In the Gold Coast humidity, the women looked physically uncomfortable.

They had a lot of injuries. They yanked irritably at their long-sleeve shirts and leggings, worn underneath their regular soccer kit so as not to display any flesh.

Supporters gesture to the Iranian players on the Gold Coast on Sunday night.AAP

But the misery on their faces was way worse – they took no pleasure in the game and did not score.

The team has not won any matches and has not scored a single point during the tournament.

On Sunday night, as their bus pulled out from a bank of media and sympathetic protesters following their final match, one of the women appeared to make an “SOS” sign, which cameras captured.

It was an incredibly tragic gesture from women who are in a dire situation, unthinkable to any Australian – they know they face vicious, state-sponsored punishment if they return, but if they somehow seek asylum in Australia, the consequences for their families in Iran could be the worst possible.

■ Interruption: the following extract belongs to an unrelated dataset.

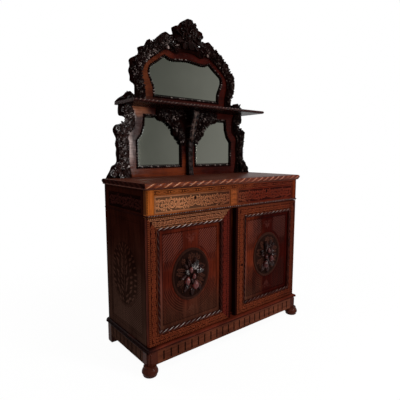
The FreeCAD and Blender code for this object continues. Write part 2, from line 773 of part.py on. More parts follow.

Some of the group are believed to be mothers with children back in Iran.

The team arrived in Australia about two days before the United States attacked their homeland.

Since then, none of them have been able to contact loved ones at home or gain assurances about their safety.

This extraordinary geopolitical drama is playing out on Australia’s sovereign territory; we are watching the tactics of the Iranian state unfold in our country, and yet we are mostly powerless to do anything about it.

This is a country with which we have severed diplomatic relations; it is a country that sponsored terrorism on our shores.

Smoke billows after overnight airstrikes on oil depots in Tehran.Getty

The Albanese government has been discreet on the matter of the women’s potential asylum claim. Any action taken on that front needs to happen behind closed doors.

But more generally, the government has tried to walk a dubiously fine line on the conflict so far – offering support for the toppling of the theocratic regime, but then expressing a desire for de-escalation of the conflict.

The rhetoric seems aimed at keeping the Trump administration on side, while insisting to the Australian public that we are not really involved in the war, which experts consider illegal.

But Australian personnel were aboard the US submarine that torpedoed an Iranian ship moored in international waters off Sri Lanka. We have been asked to assist some of the Gulf States targeted by Iranian drone attacks.

The AUKUS pact tethers us to the United States indefinitely, both militarily and geopolitically. Increased petrol and fertiliser prices are about to worsen inflation for all consumers, and the Australian sharemarket lost more than $110 billion in morning trade.

And now, innocent women from Iran are apparently being menaced by their state chaperones under the noses of all Australians.